As he stated, the Blackbird centers entirely on raw mechanical engagement and driver connection.

=== Design ===
The Blackbird features bodywork inspired by the styling of aerospace models, chine-line-like proportions, and two vertical stabilizers that serve as the spoilers. The quad exhaust arrangement is also influenced by the exhaust nozzles found on the experimental plane Bell X-1. The manufacturer claims that the vehicle will automatically deploy its spoilers, and they will pivot on a tilted angle of roughly 71 degrees upon reaching sustained speeds more than 71 mph.

The interior of the Blackbird features a modernized, fully analog instrument cluster, operated with various mechanical gear components to resemble an aerospace-like instrument cluster.
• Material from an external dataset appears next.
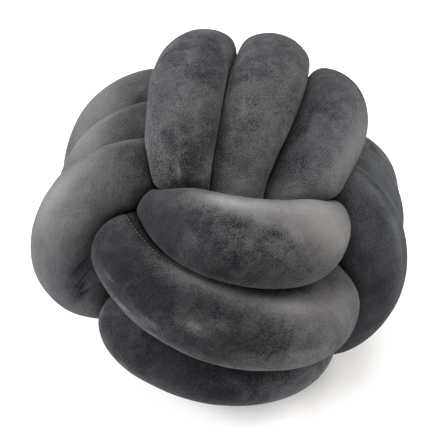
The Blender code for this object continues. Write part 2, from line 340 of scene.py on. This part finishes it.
seam = seam_angles()
turns = seam[:, None] + sides
rays = across[:, None] * np.cos(turns)[..., None] + up[:, None] * np.sin(turns)[..., None]
reach = skin_reach(rays)
for _ in range(EVENING_ROUNDS):
    along = (np.roll(reach, 1, 0) + np.roll(reach, -1, 0)) / 2
    around = (np.roll(reach, 1, 1) + np.roll(reach, -1, 1)) / 2
    reach = np.minimum(reach, reach / 2 + (along + around) / 4)


# Relief of the skin. The filling is uneven by about a millimetre, out and in. The plush is
# drawn in where the inside of a bend is crumpled into creases, where it puckers beside a
# pressed edge, and in a narrow groove at the seam.

LUMP_SIZE = 62.0
LUMP_DEPTH = 2.0
SMALL_LUMP_SIZE = 23.0
SMALL_LUMP_DEPTH = 0.7
SMALL_LUMP_MOVE = 300.0    # takes the small lumps from another part of the noise
LUMPS_END = 0.05           # share of its radius that a strand is pressed in where lumps end
BEND_SPAN = 14.0           # on each side, over which the plush's own bend is measured
CREASE_STEP = 12.0         # usual distance between two creases
CREASE_DEPTH = 3.4
CREASE_SPREAD = 0.7        # the shallowest crease is this share of the depth shallower
CREASE_SEED = 5
# Share of its length that the plush loses in a bend where creases begin, and where they are full
CREASE_BEND = (0.42, 0.8)
PUCKER_STEP = 10.0
PUCKER_DEPTH = 0.8
PUCKER_SPREAD = 0.6
PUCKER_SEED = 9
# Share of its radius that a strand is pressed in, where puckers grow and where they fade
PUCKERS_BEGIN = (0.01, 0.06)
PUCKERS_END = (0.12, 0.25)
PUCKER_PATCH = 40.0        # size of the patches that pucker
PUCKER_NOISE = (0.5, 0.7)  # where a patch begins to pucker, and where it does fully
PUCKER_MOVE = 700.0        # takes the patches from another part of the noise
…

The tachometer on the cluster incorporates a compass-like design integrated with a stylized red needle.

=== Specifications ===
The chassis and body are made entirely with carbon fiber, which is refined and slightly lighter than the predecessor. It also features an adaptive and firm suspension, ABS, traction control, NVH, six-speed manual-gated transmission and premade Michelin Pilot Sport tires.

The engine is equipped with a naturally-aspirated 6.2-liter V8 coproduced with Ilmor, providing an estimated output of 800-850 hp and revs more than 9,000 rpm. It accelerates from 0-60 mph in 2.5 seconds, and has a claimed top speed of 220 mph.